-- begin Available data --
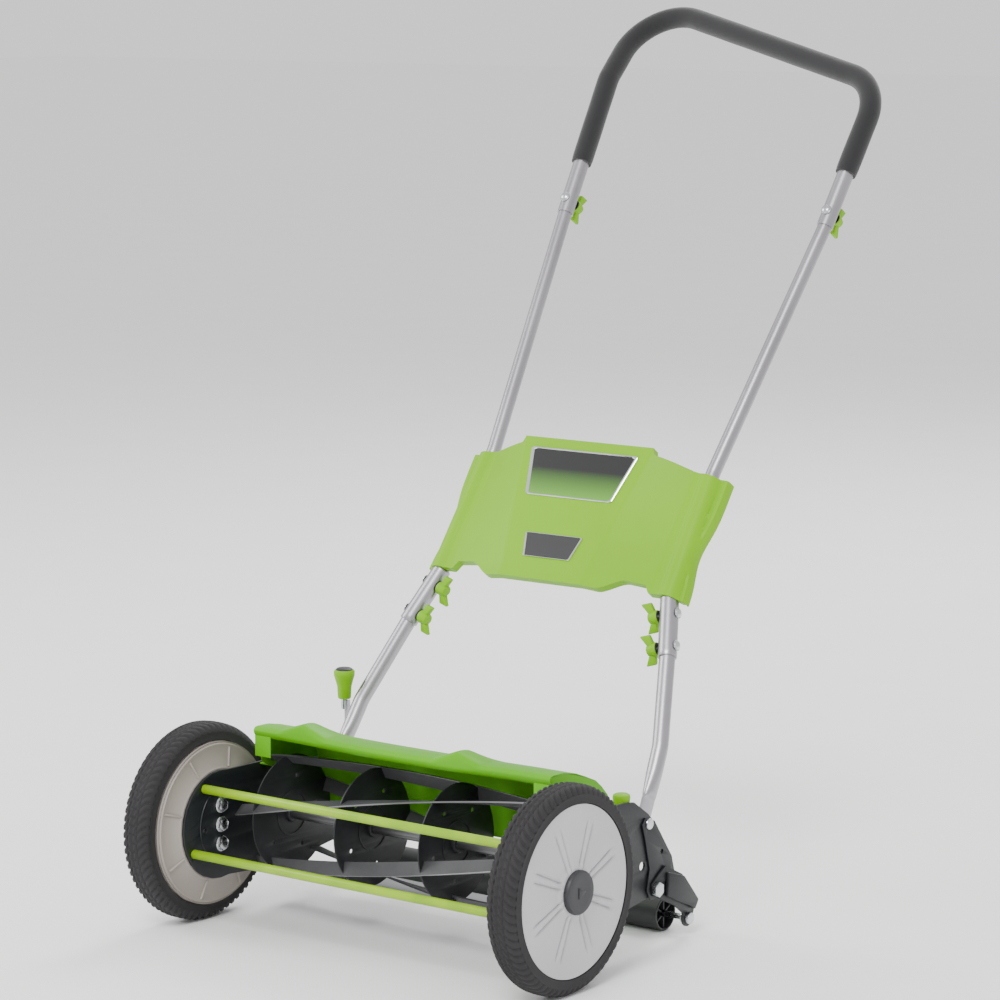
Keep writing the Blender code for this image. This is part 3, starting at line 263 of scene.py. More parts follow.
# Acetal gear and washer plastic, moulded: near black, waxy.
ACETAL = mottled("black_acetal", 0x1D1D1F, 0x2A2A2C, 0.5 * MM, 0.42, 0.06, 0.2)
# Nitrile foam grip, extruded and skinned: dull charcoal. Its cells are drawn at 1.2 mm,
# coarser than real ones, so that they show.
FOAM = cellular("skinned_nitrile_foam", 0x1E1E20, 0x131315, 1.2 * MM, 0.9, 0.35, Sheen_Weight=0.25)
# PVC roller tube, extruded: black, with a dull fine grain.
ROLLER_BLACK = mottled("extruded_black_pvc", 0x202123, 0x2C2D2F, 0.8 * MM, 0.46, 0.08, 0.3)
LABEL = badge_print()


# ---------------------------------------------------------------- mesh helpers
@contextmanager
def edited(mesh):
    """Opens a mesh for editing and writes it back."""
    shape = bmesh.new()
    shape.from_mesh(mesh)
    yield shape
    shape.to_mesh(mesh)
    shape.free()


def close_holes(shape):
    bmesh.ops.holes_fill(shape, edges=[edge for edge in shape.edges if edge.is_boundary], sides=0)


def flipped(profile, sign):
    """The profile for the left (-1) or right (1) side."""
    return [(sign * x, radius) for x, radius in profile]


def add_piece(name, mesh, paint):
    obj = bpy.data.objects.new(name, mesh)
    bpy.context.scene.collection.objects.link(obj)
    mesh.materials.clear()
    mesh.materials.append(paint)
    return obj


def settle(obj, sharp=35):
    """Merges doubled points, turns the faces outwards and smooths all but the sharp edges."""
    with edited(obj.data) as shape:
        bmesh.ops.remove_doubles(shape, verts=shape.verts, dist=0.000002)
        bmesh.ops.dissolve_degenerate(shape, edges=shape.edges, dist=0.000001)
        bmesh.ops.recalc_face_normals(shape, faces=shape.faces)
    obj.data.shade_smooth()
    obj.data.set_sharp_from_angle(angle=radians(sharp))
    return obj


def bake(obj):
    """Applies the object's modifiers and its place to its mesh."""
    graph = bpy.context.evaluated_depsgraph_get()
    graph.update()
    mesh = bpy.data.meshes.new_from_object(obj.evaluated_get(graph))
    obj.modifiers.clear()
    obj.data = mesh
    mesh.transform(obj.matrix_world)
    obj.matrix_world = Matrix.Identity(4)
    return obj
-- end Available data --
#### Task statement
Find the lines above that contain the word "scene" and collect them.

#### The solution
Keep writing the Blender code for this image. This is part 3, starting at line 263 of scene.py. More parts follow.
    bpy.context.scene.collection.objects.link(obj)